The response has been amazing, to read the reviews from all my peers is unbelievable, I’m am very humbled, I really don’t know what appeals to the DJs, I guess I have a passion for music and a lot of influences, my style is a mish-mash of all of that and I always try to do something different from the thing I did before when starting a new track, plus there’s a lot of edits.
Do you ever have DJs in mind when you’re writing in the studio?
In short no, sorry I don’t want to seem arrogant here, I write whatever I’m vibing on whether it’s a new bit of kit or a thought, feeling, idea or words I’ve written down. I write a lot of words and sing and tinker with synths and edit the lot and work them into tracks, I’m currently learning modular synths which I don’t fully understand, I usually end up with spaghetti mess with a little bleep coming out randomly, but what a bleep.
Your current release, ‘Our Eva’ is a tribute to your late mother which must have been a difficult track to write. What was your approach there?
It was the third anniversary of my mums passing and I really wanted to write an emotive progressive type track with words as a tribute but I really couldn’t write words to express what I was feeling so I put my heart and soul into the musical element, I’m sure she would be chuffed, she was always encouraging me with my djing and making music, she would always sit down to listen to new tracks I had written and gave me feedback which was always positive. Her name was Eva, they say in Northern Ireland “our” before a family member’s name as a term of endearment and so you wouldn’t get confused with someone else, “Our Eva” seems a perfect track name.
You don’t seem to shy away from challenges in your production for this EP in general. The aforementioned track and it’s emotional considerations, ‘Blue Angel’ features your own poetry and ’San Fran Dave’ are you battling your Prophet 8 synth – do you put any truck in the idea that the best music comes out of difficult situations?
When I went to mix down “Blue angel” it was an instrument track with some modular parts, I was working in my good friend Justin’s studio bouncing down some keyboard parts when I got a call from a friend that a girl I knew called Holly had passed away it was all very tragic, I am a recovering addict and had been part of a recovery group that had been helping her with some personal problems she was going through, I was devastated as I had only seen her a few days before hand, but I had managed to give her a hug and told her we love her and come back to the group.

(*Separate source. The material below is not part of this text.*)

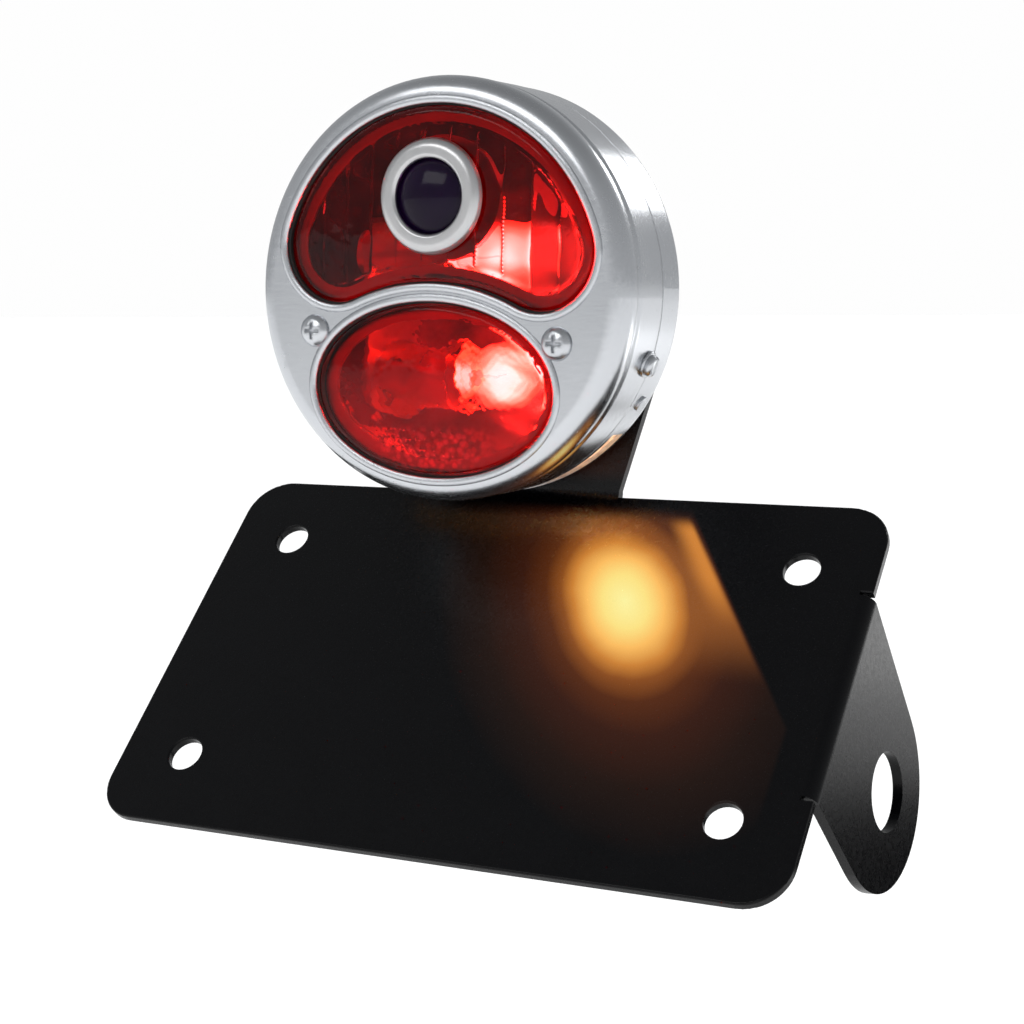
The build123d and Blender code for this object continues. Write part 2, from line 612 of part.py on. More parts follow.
def socket_bracket():
    """Angle sheet that stands off the housing's back and carries both sockets."""
    face_x = TIP_X + BRACKET_S
    low = BULBS["tail"] - BRACKET_MARGIN
    high = BULBS["stop"] + BRACKET_MARGIN
    deep = BACK_INSIDE - BRACKET_FRONT
    wall = Pos(face_x + BRACKET_SHEET / 2, BRACKET_FRONT + deep / 2, (low + high) / 2)
    wall = wall * Box(BRACKET_SHEET, deep, high - low)
    wall = fillet(wall.edges().filter_by(Axis.X).sort_by(Axis.Y)[:2], BRACKET_CORNER_R)
    foot = Pos(face_x - BRACKET_FOOT / 2, BACK_INSIDE - BRACKET_SHEET / 2, (low + high) / 2)
    angle = wall + foot * Box(BRACKET_FOOT, BRACKET_SHEET, high - low)
    for z in BULBS.values():
        angle -= Pos(face_x, BULB_DEPTH, z) * Rot(0, 90, 0) * Cylinder(SHELL_R, DRILL)
        angle -= Pos(face_x - FOOT_RIVET_IN, BACK_INSIDE, z) * Rot(90, 0, 0) * Cylinder(RIVET_R, DRILL)
    return angle


def bracket_rivets():
    """Domed tubular rivets through the socket bracket's foot, flush under the rubber pad."""
    top = BACK_INSIDE - BRACKET_SHEET
    rivet = turned([(0, top - 1.1), (1.8, top - 0.9), (2.9, top), (RIVET_R, top), (RIVET_R, BACK_INSIDE),
                    (0, BACK_INSIDE)])
    rivet_x = TIP_X + BRACKET_S - FOOT_RIVET_IN
    return Compound(children=[Pos(rivet_x, 0, z) * rivet for z in BULBS.values()])


# ---- one bulb in its socket, along +X from the contact tip ---------------------------------
def socket_shell():
    """Brass-lined tube with two slots that lock the bulb's pins."""
    shell = turned_on_x([(SHELL_START, 5.0), (SHELL_START, SHELL_R), (SHELL_END, SHELL_R),
                         (SHELL_END, SHELL_IN_R), (SHELL_START + SHELL_FLOOR, SHELL_IN_R),
                         (SHELL_START + SHELL_FLOOR, 5.0)])
    room = math.degrees(math.asin((PIN_R + 0.15) / SHELL_R))
    low = PIN_S - PRESS - PIN_R - 0.1
    high = PIN_S + PIN_R + 0.1
    lock = sector(6.5, 10, 90 - room, TWIST + 2 * room)
    lock = extrude(Plane.YZ.offset(low) * lock, amount=high - low)
    lead = Pos((high + SHELL_END) / 2, 0, 8.3) * Box(SHELL_END - high + 1.0, 2 * PIN_R + 0.4, 3.0)
    slot = lock + Rot(TWIST, 0, 0) * lead
    return shell - slot - Rot(180, 0, 0) * slot


def plunger_disc():
    """Fibre disc that slides in the shell under the bulb."""
    outer = SHELL_IN_R - 0.25
    back = PLUNGER_FACE - PLUNGER_THICK
    return turned_on_x([(back, 1.6), (back, outer), (PLUNGER_FACE, outer), (PLUNGER_FACE, 1.6)])


def plunger_contact():
    """Brass rivet through the fibre disc."""
    back = PLUNGER_FACE - PLUNGER_THICK
    return turned_on_x([(back - 0.8, 0), (back - 0.8, 2.6), (back, 2.6), (back, 1.6), (PLUNGER_FACE, 1.6),
                        (PLUNGER_FACE, 2.6), (-0.3, 2.2), (0, 1.2), (0, 0)])


def socket_spring():
    """Coil spring between the shell's closed end and the fibre disc."""
    start_x = SHELL_START + SHELL_FLOOR + SPRING_WIRE_R
    length = PLUNGER_FACE - PLUNGER_THICK - SPRING_WIRE_R - start_x
    path = Helix(pitch=length / SPRING_TURNS, height=length, radius=SPRING_COIL_R)
    coil = sweep(Plane(origin=path @ 0, z_dir=path % 0) * Circle(SPRING_WIRE_R), path=path)
    return Pos(start_x, 0, 0) * Rot(0, 90, 0) * coil


def bulb_base():
    """Brass cap with its two locking pins."""
    inside = BASE_R - BASE_WALL
    cap = turned_on_x([(BASE_START, 4.6), (BASE_START, 6.9), (BASE_START + 0.7, BASE_R), (BASE_END, BASE_R),
                       (BASE_END, inside), (BASE_START + 1.0, inside), (BASE_START + 1.0, 4.6)])
    pins = Cylinder(PIN_R, 2 * PIN_REACH) - Rot(0, 90, 0) * Cylinder(inside, 6)
    return cap + Pos(PIN_S, 0, 0) * pins


def bulb_insulator():
    """Black glass button at the end of the cap."""
    end = BASE_START + 1.0
    return turned_on_x([(1.0, 1.8), (1.0, 4.0), (2.2, 4.6), (end, 4.6), (end, 1.8)])


def bulb_contact():
    """Solder tip."""
    end = BASE_START + 1.0
    return turned_on_x([(0, 0), (0.05, 1.0), (0.6, 1.8), (end, 1.8), (end, 0)])


def globe_and_neck(shrink):
    """The globe on its neck, smaller all round by some distance."""
    start = BASE_END - 3.0 + shrink
    neck = Pos((start + GLOBE_S) / 2, 0, 0) * Rot(0, 90, 0) * Cylinder(GLASS_NECK_R - shrink, GLOBE_S - start)
    return Pos(GLOBE_S, 0, 0) * Sphere(GLOBE_R - shrink) + neck


def bulb_glass():
    """Round hollow globe, its neck cemented into the cap."""
    return globe_and_neck(0) - globe_and_neck(GLASS_WALL)


def bulb_filament():
    """Glass stem, two support wires and the filament between them."""
    top = GLOBE_S - 1.0
    wire_start = BASE_END + 1.0
    frame = Pos(BASE_END, 0, 0) * Rot(0, 90, 0) * Cylinder(2.2, 4.6)
    for side in (-1, 1):
        wire = Rot(0, 90, 0) * Cylinder(FILAMENT_WIRE_R, top - wire_start)
        frame += Pos((wire_start + top) / 2, side * 1.6, 0) * wire
    return frame + Pos(top, 0, 0) * Rot(90, 0, 0) * Cylinder(0.45, 3.7)


door_pieces = {
    "upper_gasket": lens_gasket(kidney),
    "lower_gasket": lens_gasket(oval),
    "upper_lens": upper_lens(),
    "lower_lens": lower_lens(),
    "blue_dot_bezel": blue_dot_bezel(),
    "blue_dot_gem": blue_dot_gem(),
    "blue_dot_seal": blue_dot_seal(),
    "blue_dot_nut": blue_dot_nut(),
    "lens_retainer": lens_retainer(),
    "lens_screws": lens_screws(),
    "lens_nuts": lens_nuts(),
}
lamp_pieces = {
    "lens_door": lens_door(),
    "lamp_housing": lamp_housing(),
    "window_lens": window_lens(),
    "window_retainer": window_retainer(),
    "window_rivets": window_rivets(),
    "door_screws": door_screws(),
    "door_screw_washers": door_screw_washers(),
    "door_screw_nuts": door_screw_nuts(),
    "mount_pad": mount_pad(),
    "mounting_studs": mounting_studs(),
    "flat_washers": flat_washers(),
    "lock_washers": lock_washers(),
    "hex_nuts": hex_nuts(),
    "wire_grommet": wire_grommet(),
    "socket_bracket": socket_bracket(),
    "bracket_rivets": bracket_rivets(),
}
bulb_pieces = {
    "socket_shell": socket_shell(),
    "socket_spring": socket_spring(),
    "plunger_disc": plunger_disc(),
    "plunger_contact": plunger_contact(),
    "bulb_base": bulb_base(),
    "bulb_insulator": bulb_insulator(),
    "bulb_contact": bulb_contact(),
    "bulb_glass": bulb_glass(),
    "bulb_filament": bulb_filament(),
}

os.makedirs("parts", exist_ok=True)
export_step(mounting_bracket(), "parts/mounting_bracket.step")
for name, piece in lamp_pieces.items():
    export_step(lamp_place * piece, f"parts/{name}.step")
for name, piece in door_pieces.items():
    export_step(lamp_place * Rot(0, DOOR_ROLL, 0) * piece, f"parts/{name}.step")
for lamp, bulb_z in BULBS.items():
    bulb_place = lamp_place * Location((TIP_X, BULB_DEPTH, bulb_z))
    for name, piece in bulb_pieces.items():
        export_step(bulb_place * piece, f"parts/{lamp}_{name}.step")
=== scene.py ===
"""Looks, lights and camera for the motorcycle tail light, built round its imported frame.

Metres. Lens and lamp outlines are given in the lamp's own millimetres, seen from the front:
x to the right and z up from the lamp's axis, depth behind the door's face.
"""
import json
import math

import bmesh
import bpy
from mathutils import Matrix, Vector
from mathutils.geometry import delaunay_2d_cdt


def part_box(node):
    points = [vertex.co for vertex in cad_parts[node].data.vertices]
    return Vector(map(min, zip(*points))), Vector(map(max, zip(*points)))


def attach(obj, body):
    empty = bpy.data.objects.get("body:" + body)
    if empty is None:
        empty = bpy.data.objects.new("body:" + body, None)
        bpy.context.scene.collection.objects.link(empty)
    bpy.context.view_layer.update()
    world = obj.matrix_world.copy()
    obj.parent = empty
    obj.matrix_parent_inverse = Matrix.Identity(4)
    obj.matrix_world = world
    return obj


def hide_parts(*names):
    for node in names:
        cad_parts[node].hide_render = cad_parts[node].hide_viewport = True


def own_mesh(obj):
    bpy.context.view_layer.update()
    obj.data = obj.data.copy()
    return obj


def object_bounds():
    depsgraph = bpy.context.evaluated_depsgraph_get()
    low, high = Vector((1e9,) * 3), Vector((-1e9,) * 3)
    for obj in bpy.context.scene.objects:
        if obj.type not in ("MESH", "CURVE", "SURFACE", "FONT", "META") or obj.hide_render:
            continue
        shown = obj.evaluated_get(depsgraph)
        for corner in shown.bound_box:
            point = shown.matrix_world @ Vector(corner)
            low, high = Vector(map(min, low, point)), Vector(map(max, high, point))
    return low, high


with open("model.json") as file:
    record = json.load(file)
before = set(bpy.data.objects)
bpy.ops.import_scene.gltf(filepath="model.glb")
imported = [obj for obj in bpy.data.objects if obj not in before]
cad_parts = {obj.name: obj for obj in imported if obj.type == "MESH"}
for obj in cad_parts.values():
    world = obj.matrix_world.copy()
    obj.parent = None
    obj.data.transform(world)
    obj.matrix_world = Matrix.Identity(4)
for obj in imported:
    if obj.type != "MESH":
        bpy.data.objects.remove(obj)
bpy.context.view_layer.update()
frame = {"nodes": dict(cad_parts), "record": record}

MM = 0.001
mounts = {mount["name"]: mount for mount in frame["record"]["mounts"]}
plate_centre = Vector(mounts["plate_face"]["pos_m"])
plate_normal = Vector(mounts["plate_face"]["axis"])
plate_up = Vector((0, plate_normal.z, -plate_normal.y))


def middle(node):
    low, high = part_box(node)
    return (low + high) / 2


door_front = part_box("lens_door")[0].y
door_middle = middle("lens_door")
lamp_face = Vector((door_middle.x, door_front, door_middle.z))
dot_offset = middle("blue_dot_bezel") - lamp_face
DOOR_ROLL = math.atan2(dot_offset.x, dot_offset.z)
lamp_place = Matrix.Translation(lamp_face)
door_place = lamp_place @ Matrix.Rotation(DOOR_ROLL, 4, "Y")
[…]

I had written some words a few days before the mixdown session which I decided to include hence the poetry we, unfortunately left the mic open so when the track ends you can hear me say ‘that’s it’ as for the ‘San Fran Dave” and the prophet 08 saga I was not using the synth because I hated the rotary dials due the potentiometer problems but I managed to get the main riff out of it using the sequence mode. I actually think this is the strongest track on this EP, it was inspired by a trip to Liverpool cathedral where the choir was rehearsing and I managed to record some snippets to use and layers of samples with my voice as well, sorry for the long-winded answer but I grab inspiration from all sources sometimes, difficult sometimes as well as joyous as I guess you can gather and being a troubled soul helps too.
What’s next for the label and yourself?
I have a series of eight Eps due out this year with an album due at the end of the year which I’m really excited about, we have an amazing digital artist onboard who creates Fantastic abstract works for the cover art. The current releases are taken from 4 albums I’ve written over the last few years, so its a case of showcasing some of the tracks from them, I would like to get everything set up for the releases and maybe start to do some live performances as a lot of my music includes vocals of some sort, maybe even do some djing again but my main focus to grow as an artist, producer, live performer.
Linear B ‘Our Eva’ EP is out now on Rainbow Tipi.